Stated problem - Give the data again, word for word.

Stored data -
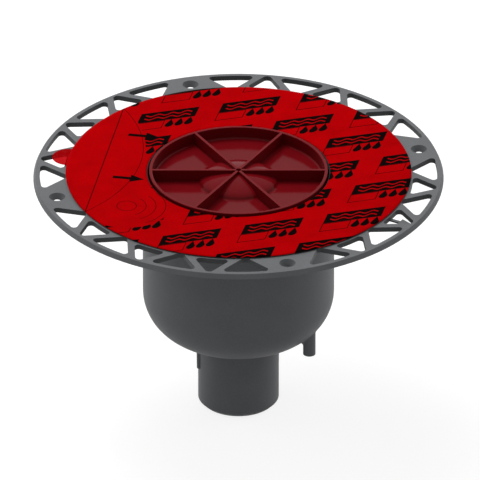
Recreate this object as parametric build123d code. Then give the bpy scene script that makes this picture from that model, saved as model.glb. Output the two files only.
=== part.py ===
from build123d import *
import os
from math import atan2, cos, radians, sin, tan

# Shower drain: a bowl with a lattice flange and a vertical outlet, closed by a ribbed plug.
# Frame: +Z up on the outlet's axis, origin at the outlet's end. The X and Y axes pass through
# the screw holes. Millimetres and degrees throughout.

# Flange
flange_d = 252.5          # at the lower edge of its tapered rim
flange_t = 3.2
rim_taper = 1.5           # the face's edge lies this far inside the lower one
edge_r = 0.3

# Lattice of the flange: straight bars run in a zigzag between two circles of nodes
band_w = 2.65             # solid band along the rim, at the face
lattice_w = 14.8          # open stretch between the band and the solid land
node_out_gap = 7.25       # outer nodes lie this far outside the band's inner edge
node_in_gap = 6.4         # inner nodes lie this far inside the land's edge
bar_w = 4.15
bar_pitch = 10.75         # from one triangle to the next
hole_corner_r = 2.2
hole_tip_r = 2.9          # tips that point to the rim
quadrants = 4
outward_per_quadrant = 4  # triangles with their base at the band

# Screw holes
screw_inset = 7.1         # screw circle inside the band's inner edge
screw_hole_d = 4.5
screw_sink_d = 10.0

# Pointer arrow, a thin web flush with the underside in one triangle
arrow_angle = -45.0
arrow_t = 1.0
arrow_stem_w = 2.2
arrow_head_w = 7.6
arrow_stem_l = 6.4        # from the land's edge to the head
arrow_sink = 3.1          # the tip ends this far inside the band

# Bowl, whose depth follows from the trap and the plug inside it
bowl_d = 118.0
wall = 3.2
bowl_flat_w = 5.7         # flat ring of the underside, from the outlet to the rounded corner
collar_h = 12.0           # thicker stretch under the flange, round the seal groove
collar_slope_h = 10.0
collar_blend_r = 6.0
collar_fillet_r = 3.0

# Outlet, a DN 50 spigot
outlet_d = 50.0
outlet_wall = 2.9
outlet_l = 49.8           # outlet's end to the bowl's underside
outlet_draft = 0.3        # growth of the radius above the true cylinder
outlet_chamfer_w = 2.1
outlet_chamfer_h = 2.2
outlet_fillet_r = 3.0
drain_mouth_r = 4.0

# Peg under the bowl and lug beside the outlet
peg_angle = arrow_angle
peg_d = 7.7
peg_inset = 8.6           # the peg's axis inside the bowl's wall
peg_drop = 3.6            # below the bowl's underside
peg_fillet_r = 2.0
lug_angle = 180.0
lug_drop = 24.5           # below the bowl's underside
lug_gap = 1.1             # lug to the outlet's true cylinder
lug_top_r = 2.0
lug_tip_r = 1.6

# Seal groove in the bore
groove_from_face = 3.0
groove_h = 7.0
groove_depth = 2.6

# Lip seals, one in the groove and one on the trap's funnel
seal_play = 0.1
seal_edge_r = 0.3
seal_lips = 2
lip_root_t = 2.2
lip_edge_t = 1.2
lip_edge_r = 0.2
inlet_lip_lean = -0.5     # the lip's edge above its root
inlet_lip_gap = 0.35      # lip to the plug's wall
trap_lip_lean = 1.5
trap_lip_gap = 0.3        # lip to the bore

# Plug
plug_gap = 0.9            # all round, from the plug's rim to the bore
plug_proud = 2.2          # rim above the flange face
plug_h = 13.2
plug_rim_w = 2.0
plug_rim_r = 0.4
plug_foot_r = 0.3
plug_draft = 0.6
plug_floor_t = 2.0
plug_floor_depth = 7.9    # rim to the pan's flat floor
plug_pan_fillet_r = 1.5
plug_under_fillet_r = 1.0
plug_dome_r = 24.5
plug_dome_drop = 1.9      # rim to the dome's top
plug_dome_foot_r = 2.5
plug_ribs = 6
plug_rib_w = 1.7
plug_rib_angle = -15.0
plug_pit_d = 3.2
plug_pit_depth = 4.4
plug_boss_d = 8.0
plug_boss_h = 4.0

# Sealing compound, film and tab on the flange
film_inset = 1.1          # film's edge inside the land's edge
film_t = 0.2
film_back = 0.6           # film's inner edge behind the bore
compound_t = 0.8
compound_inset = 0.3
tab_d = 20.0
tab_t = 0.2
tab_angle = 155.0

# Odour trap: a funnel with a dip tube, a lip seal round it and a cup under it
water_seal = 50.0
rib_count = 8
rib_w = 2.2
rib_reach = 4.0           # from the bowl's wall inwards
rib_angle = 22.5
trap_edge_r = 0.5
channel_h = 8.0           # between the funnel's two flanges
channel_depth = 1.0
funnel_flange_t = 2.2
funnel_wall = 2.0
funnel_floor_t = 2.6      # measured upright
funnel_gap = 1.5          # all round, from the funnel's flanges to the bore
funnel_rise = 5.4
funnel_fillet_r = 3.0
dip_gap = 16.2            # all round, between dip tube and cup
dip_wall = 2.0
cup_gap = 13.8            # all round, between cup and bowl
cup_foot_gap = 7.3        # between the cup and the bowl's floor
cup_wall = 1.8
cup_corner_r = 12.0
cup_floor_gap = 10.0      # dip tube to the cup's floor
cup_hang = 14.5           # funnel's seat to the cup's rim
snap_count = 3
snap_angle = 90.0
snap_gap = 0.3
snap_drop = 7.5           # funnel's seat to the top of each snap lug
snap_tab_t = 1.8
snap_tab_arc = 20.0
snap_tab_tail = 0.5       # tab below its lug
snap_lug_reach = 2.2
snap_lug_h = 2.5
snap_lug_arc = 10.0
snap_arm_t = 2.2
snap_arm_arc = 18.0
snap_arm_lap = 12.0       # arm's foot below the cup's rim
snap_arm_head = 3.2       # arm above its window
snap_window_h_play = 0.6
snap_window_arc_play = 1.0
grip_reach = 9.0          # from the dip tube's wall to the grip's outer side
grip_t = 3.2
grip_w = 5.0
grip_fillet_r = 2.0
grip_drop = 1.5           # funnel's rim to the grip's top

cut = 1.0                 # cutters run this far past a face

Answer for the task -
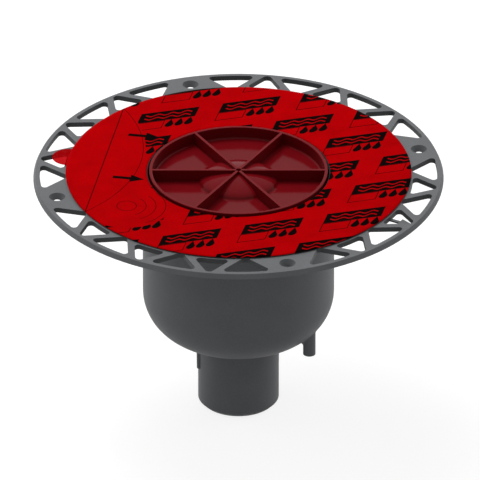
Recreate this object as parametric build123d code. Then give the bpy scene script that makes this picture from that model, saved as model.glb. Output the two files only.
=== part.py ===
from build123d import *
import os
from math import atan2, cos, radians, sin, tan

# Shower drain: a bowl with a lattice flange and a vertical outlet, closed by a ribbed plug.
# Frame: +Z up on the outlet's axis, origin at the outlet's end. The X and Y axes pass through
# the screw holes. Millimetres and degrees throughout.

# Flange
flange_d = 252.5          # at the lower edge of its tapered rim
flange_t = 3.2
rim_taper = 1.5           # the face's edge lies this far inside the lower one
edge_r = 0.3

# Lattice of the flange: straight bars run in a zigzag between two circles of nodes
band_w = 2.65             # solid band along the rim, at the face
lattice_w = 14.8          # open stretch between the band and the solid land
node_out_gap = 7.25       # outer nodes lie this far outside the band's inner edge
node_in_gap = 6.4         # inner nodes lie this far inside the land's edge
bar_w = 4.15
bar_pitch = 10.75         # from one triangle to the next
hole_corner_r = 2.2
hole_tip_r = 2.9          # tips that point to the rim
quadrants = 4
outward_per_quadrant = 4  # triangles with their base at the band

# Screw holes
screw_inset = 7.1         # screw circle inside the band's inner edge
screw_hole_d = 4.5
screw_sink_d = 10.0

# Pointer arrow, a thin web flush with the underside in one triangle
arrow_angle = -45.0
arrow_t = 1.0
arrow_stem_w = 2.2
arrow_head_w = 7.6
arrow_stem_l = 6.4        # from the land's edge to the head
arrow_sink = 3.1          # the tip ends this far inside the band

# Bowl, whose depth follows from the trap and the plug inside it
bowl_d = 118.0
wall = 3.2
bowl_flat_w = 5.7         # flat ring of the underside, from the outlet to the rounded corner
collar_h = 12.0           # thicker stretch under the flange, round the seal groove
collar_slope_h = 10.0
collar_blend_r = 6.0
collar_fillet_r = 3.0

# Outlet, a DN 50 spigot
outlet_d = 50.0
outlet_wall = 2.9
outlet_l = 49.8           # outlet's end to the bowl's underside
outlet_draft = 0.3        # growth of the radius above the true cylinder
outlet_chamfer_w = 2.1
outlet_chamfer_h = 2.2
outlet_fillet_r = 3.0
drain_mouth_r = 4.0

# Peg under the bowl and lug beside the outlet
peg_angle = arrow_angle
peg_d = 7.7
peg_inset = 8.6           # the peg's axis inside the bowl's wall
peg_drop = 3.6            # below the bowl's underside
peg_fillet_r = 2.0
lug_angle = 180.0
lug_drop = 24.5           # below the bowl's underside
lug_gap = 1.1             # lug to the outlet's true cylinder
lug_top_r = 2.0
lug_tip_r = 1.6

# Seal groove in the bore
groove_from_face = 3.0
groove_h = 7.0
groove_depth = 2.6

# Lip seals, one in the groove and one on the trap's funnel
seal_play = 0.1
seal_edge_r = 0.3
seal_lips = 2
lip_root_t = 2.2
lip_edge_t = 1.2
lip_edge_r = 0.2
inlet_lip_lean = -0.5     # the lip's edge above its root
inlet_lip_gap = 0.35      # lip to the plug's wall
trap_lip_lean = 1.5
trap_lip_gap = 0.3        # lip to the bore

# Plug
plug_gap = 0.9            # all round, from the plug's rim to the bore
plug_proud = 2.2          # rim above the flange face
plug_h = 13.2
plug_rim_w = 2.0
plug_rim_r = 0.4
plug_foot_r = 0.3
plug_draft = 0.6
plug_floor_t = 2.0
plug_floor_depth = 7.9    # rim to the pan's flat floor
plug_pan_fillet_r = 1.5
plug_under_fillet_r = 1.0
plug_dome_r = 24.5
plug_dome_drop = 1.9      # rim to the dome's top
plug_dome_foot_r = 2.5
plug_ribs = 6
plug_rib_w = 1.7
plug_rib_angle = -15.0
plug_pit_d = 3.2
plug_pit_depth = 4.4
plug_boss_d = 8.0
plug_boss_h = 4.0

# Sealing compound, film and tab on the flange
film_inset = 1.1          # film's edge inside the land's edge
film_t = 0.2
film_back = 0.6           # film's inner edge behind the bore
compound_t = 0.8
compound_inset = 0.3
tab_d = 20.0
tab_t = 0.2
tab_angle = 155.0

# Odour trap: a funnel with a dip tube, a lip seal round it and a cup under it
water_seal = 50.0
rib_count = 8
rib_w = 2.2
rib_reach = 4.0           # from the bowl's wall inwards
rib_angle = 22.5
trap_edge_r = 0.5
channel_h = 8.0           # between the funnel's two flanges
channel_depth = 1.0
funnel_flange_t = 2.2
funnel_wall = 2.0
funnel_floor_t = 2.6      # measured upright
funnel_gap = 1.5          # all round, from the funnel's flanges to the bore
funnel_rise = 5.4
funnel_fillet_r = 3.0
dip_gap = 16.2            # all round, between dip tube and cup
dip_wall = 2.0
cup_gap = 13.8            # all round, between cup and bowl
cup_foot_gap = 7.3        # between the cup and the bowl's floor
cup_wall = 1.8
cup_corner_r = 12.0
cup_floor_gap = 10.0      # dip tube to the cup's floor
cup_hang = 14.5           # funnel's seat to the cup's rim
snap_count = 3
snap_angle = 90.0
snap_gap = 0.3
snap_drop = 7.5           # funnel's seat to the top of each snap lug
snap_tab_t = 1.8
snap_tab_arc = 20.0
snap_tab_tail = 0.5       # tab below its lug
snap_lug_reach = 2.2
snap_lug_h = 2.5
snap_lug_arc = 10.0
snap_arm_t = 2.2
snap_arm_arc = 18.0
snap_arm_lap = 12.0       # arm's foot below the cup's rim
snap_arm_head = 3.2       # arm above its window
snap_window_h_play = 0.6
snap_window_arc_play = 1.0
grip_reach = 9.0          # from the dip tube's wall to the grip's outer side
grip_t = 3.2
grip_w = 5.0
grip_fillet_r = 2.0
grip_drop = 1.5           # funnel's rim to the grip's top

cut = 1.0                 # cutters run this far past a face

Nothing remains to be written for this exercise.